Not quite pop, not quite New Age

It's Corinne May, a Singapore-bred now L.A.-based singer-songwriter, who just released her new album, "Crooked Lines."

You could call her inspirational.

"A beautiful life is in living every moment like it could be our last," she sings in the carrier single, "Beautiful Life." In the title track, she reinterprets an ancient Portuguese proverb that says, "God writes straight with crooked lines."

"Life is never a journey that goes in a straight line. It's the detours in our lives that mold us. It's only in looking back that we can truly appreciate why certain things had to happen in our lives," she tells Yahoo! Philippines OMG! in a phone interview.

A little Sarah MacLachlan

In spots, Corrinne sings like Sarah MacLachlan minus the operatic Gothic streak. In others, a bit of Joni Mitchell's lilt shows up. The underlying sentiment comes through as new age-y but when it breaks down to the details of loving the little ones, the neglected and the ones left behind, her music attempts at a cure for pain and sorrow.

Corrinne sings without the desperation usually associated with references to life's unpredictability. Unlike the elegiac tone of her 2001 debut "Far Away," the new album finds a silver lining in the stickiest situation.

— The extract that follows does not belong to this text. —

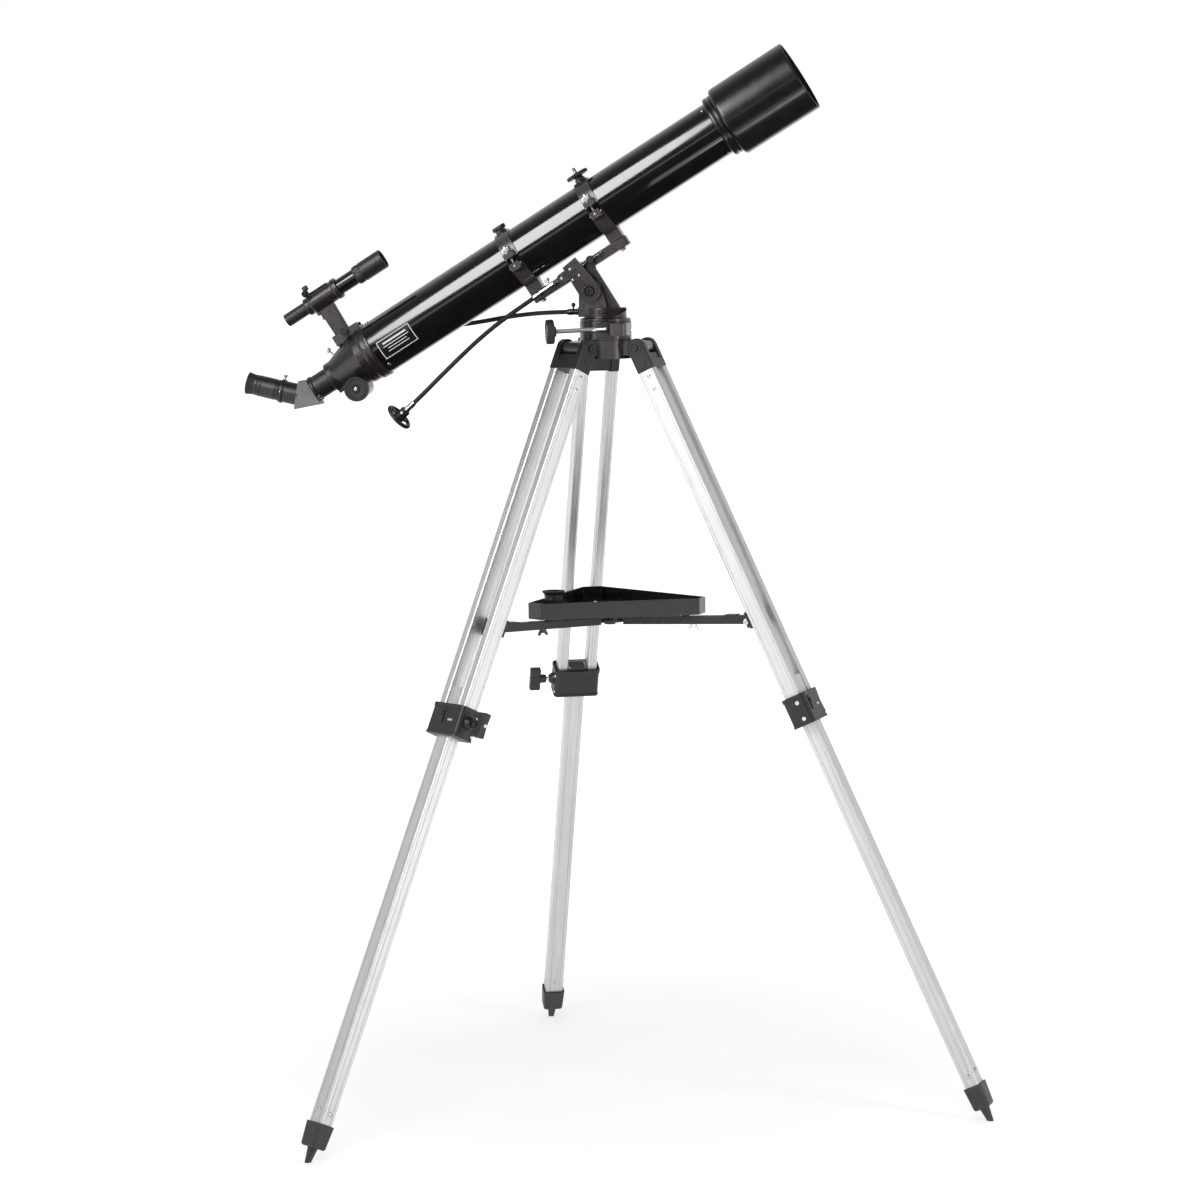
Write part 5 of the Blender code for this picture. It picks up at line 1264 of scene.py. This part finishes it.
def eye_end():
    """Prism diagonal with its plates and socket, and the eyepiece."""
    wedge = [(-472.6, -27), (-472.6, 19.5), (-484, 24.5), (-515, -10.5)]
    body = moved(prism(soften(wedge, 1.6, 3, True), -17.5, 17.5), UPRIGHT)
    piece("prism_housing", body, "star_diagonal", HOUSING_GREY, OTA, 0.9, replaces="star_diagonal")
    sides = []
    inner = [(-476.5, -19), (-476.5, 15.5), (-484, 18.8), (-508, -9)]
    for low, high in ((-18.0, -17.2), (17.2, 18.0)):
        sides.append(moved(prism(soften(inner, 2.0, 3, True), low, high), UPRIGHT))
    piece("prism_side_plates", merged(*sides), "star_diagonal", HOUSING_GREY, OTA, 0.25)
    plate = along(turned([(0, -473.4), (17.4, -473.4), (17.4, -472.3), (0, -472.3)], 0.3, 72))
    piece("prism_front_plate", plate, "star_diagonal", ANODISED, OTA)
    nose = along(lathe([(0, -474), (15.8, -474), (15.8, -451.6), (15.2, -451), (14, -451), (14, -468),
                        (0, -468)], 72))
    piece("diagonal_nose", nose, "star_diagonal", CHROME, OTA)
    socket = ring([(16.15, 4), (16.15, 29), (17.2, 30), (18.6, 30), (19.4, 29.2), (19.4, 24.2),
                   (18.6, 23.2), (17.6, 22.6), (17.6, -2.6), (16.15, -3)], 0.3, 96)
    piece("diagonal_socket", merged(socket, rod(17.2, -2.6, 4, 96)), "star_diagonal",
          ANODISED, EYE)
    clampers = [(thumb_screw(3.4, 5.2, (1.4, 4.5), 12), facing((22.6, 0, 26.6), FRONT)),
                (screw(1.4, 1.0), facing((0, -19.2, 26.6), NEAR))]
    set_of("socket_thumb_screw", clampers, "star_diagonal", STEEL, EYE)
    shell = [(0, 9), (15.3, 9), (15.8, 9.6), (15.8, 29.8), (16.8, 30.3), (17.2, 31), (17.2, 34),
             (16.4, 35), (16.4, 36.4), (17.2, 37.2), (17.2, 60), (16.5, 60.6), (16.5, 62), (17.2, 62.6),
             (17.2, 66), (16.5, 66.6), (16.5, 68), (17.0, 68.8), (16.6, 72), (0, 72)]
    piece("eyepiece_shell", lathe(shell, 160), "eyepiece", ANODISED, EYE, crisp=35, replaces="eyepiece")
    cup = [(10.6, 71), (16.0, 71), (16.4, 72), (16.6, 77), (17.4, 81), (18, 84), (18, 85.4), (17.2, 85.5),
           (12.4, 84.6), (10.6, 81)]
    piece("eye_cup", ring(cup, 0.7, 96), "eyepiece", RUBBER, EYE)
    lens = [(0, 76)] + [(11 * math.sin(t), 78.6 - 1.6 * (1 - math.cos(t * 0.9)))
                        for t in (0.3, 0.6, 0.9, 1.2, 1.57)][::-1] + [(0, 78.6)]
    piece("eye_lens", lathe(lens, 64), "eyepiece", GLASS, EYE, crisp=60)


def finder():
    """Finder holder with its screws, and the finder telescope."""
    place = OTA @ shift(*FINDER)
    barrel = [(12.4, -31), (14.4, -31), (14.8, -30), (14.8, -22.4), (16.2, -20.6), (16.6, -19.6),
              (16.6, 22.4), (17.8, 24), (17.8, 31), (17, 31.6), (15, 31.6), (15, -19), (12.4, -22)]
    stalk = soften([(-15, -67), (10, -67), (11.5, -13), (-16.5, -13)], 1.2, 2, True)
    stalk = moved(prism(stalk, -4.5, 4.5), UPRIGHT)
    web = moved(prism(soften([(-13, -64), (8, -64), (9, -17), (-14, -17)], 2, 2, True), -5.6, 5.6), UPRIGHT)
    base = [(-10.6, -70.7), (10.6, -70.7), (8.6, -63.6), (-8.6, -63.6)]
    base = moved(prism(base, -18, 22), ACROSS)
    ribs = [block((-14, 18), (-2 + y, 2 + y), (15.6, 17.4)) for y in (-5.5, 5.5)]
    solids = [along(ring(barrel, 0.7, 96)), stalk, web, base] + ribs
    for angle in FINDER_SCREWS:
        lug = turned([(0, 12), (5.0, 12), (4.4, 18.4), (0, 18.4)], 0.6, 32)
        solids.append(moved(lug, shift(-18, 0, 0) @ spin(angle, "X")))
    solids.append(moved(turned([(0, 12), (5.4, 12), (5.0, 21.5), (0, 21.5)], 0.6, 32),
                        shift(-18, 0, 0) @ spin(180, "X")))
    piece("finder_holder", merged(*solids), "finder_bracket", HAMMERED, place, 0.6,
          replaces="finder_bracket")
    knobs = []
    for angle in FINDER_SCREWS:
        knobs.append((thumb_screw(5.0, 7.4, (1.7, 14), 16),
                      shift(-18, 0, 0) @ spin(angle, "X") @ shift(0, 0, 24.5)))
    set_of("finder_thumb_screws", knobs, "finder_bracket", BLACK_PLASTIC, place)
    items = [(turned([(0, 20), (2.6, 20), (2.6, 29), (1.6, 31), (0, 31)], 0.3, 28),
              shift(-18, 0, 0) @ spin(180, "X"))]
    items += [(rod(1.6, 14, 25, 20), shift(-18, 0, 0) @ spin(angle, "X")) for angle in FINDER_SCREWS]
    set_of("finder_plunger", items, "finder_bracket", STEEL, place)
    eye = [(0, -65), (7, -65), (8.5, -71), (10.4, -71), (10.8, -70.4), (10.8, -69), (10.5, -68.4),
           (10.5, -67.6), (10.8, -67), (10.8, -22.6), (11.6, -21), (12.9, -17.4), (0, -17.4)]
    piece("finder_eye_end", along(lathe(eye, 128)), "finder_tube", ANODISED, place, crisp=35)
    middle = lathe([(0, -17.6), (12.9, -17.6), (13, -17.2), (13, 64.8), (0, 64.8)], 128)
    piece("finder_shell", along(middle), "finder_tube", ENAMEL, place, crisp=35, replaces="finder_tube")
    grip = ribbed(15.4, 48, 0.5)
    front = [(0, 64.2), (13.2, 64.2), (14.6, 65.2), (grip, 66.4), (grip, 74.6), (14.9, 75.6),
             (15.2, 76.6), (16, 78), (16, 117.8), (15.4, 118.5), (14.5, 118.5), (14.1, 117.6), (14, 105),
             (0, 105)]
    piece("finder_objective_cell", along(lathe(front, 192)), "finder_tube", ANODISED, place, crisp=35)
    glass = [(0, 104), (14, 104), (14, 105.4)] + [(14 * math.cos(t),
                                                   105.4 + 1.3 * math.sin(t))
                                                  for t in (0.4, 0.8, 1.2)] + [(0, 106.8)]
    eye = [(0, -64), (8.6, -65.6), (8.2, -67.4), (5, -68.4), (0, -68.8)]
    piece("finder_glass", along(merged(lathe(glass, 64), lathe(eye, 48))), "finder_tube", GLASS, place,
          crisp=60)


def build():
    """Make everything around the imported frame."""
    camera()
    stage()
    tripod_centre()
    tripod_legs()
    mount()
    cables()
    tube()
    rings()
    focuser()
    eye_end()
    finder()


build()
bpy.context.view_layer.update()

"For instance, 'Walk Away' (on her debut) dwelled on my aunt who was in a bad relationship. I also had to deal with long distance relationship being away from Singapore," she said.

Christian music

Corinne left Singapore after graduating from high school to study in Berklee in Boston. When she went to L.A., she produced her own album to help her get gigs. Later, after college, she became active in Christian music ministry.

Still, when she wrote a song titled "Five Loaves and Two Fishes," Corrinne had second thoughts about including the song on the album. She wasn't sure the allusion to the Christian parable would be right. She chose to play it first to her circle of friends who liked the song and encouraged her to go with her gut and put the song on the record.

On her third album, a few people had begun to peg her as a Christian music artist. "I grew up Catholic and my faith has been very important to me," she said. "I think it's a blessing that when I share a little bit more of what inspires me, other people find joy in that as well. That gives me joy too as a songwriter because I feel like I've been able to bring to others some of the joy that I feel through my music."

More upbeat

She discloses that the more upbeat feel of her recent album, "Crooked Lines", comes from her taking up the guitar again. The piano remains her main instrument and the guitar inspires her to write different type of song.

"In my last concert which in Singapore, I shifted between the guitar and piano. It's nice because on the piano I can go for sentimental ballads. I pick up the guitar and I can come closer to the audience."

In the future, she hopes to incorporate more classical arrangements in her songs. "I always think it would be nice to write music for an orchestra. That would be the epitome of my music artistry. If I can do that one day, I would be very happy."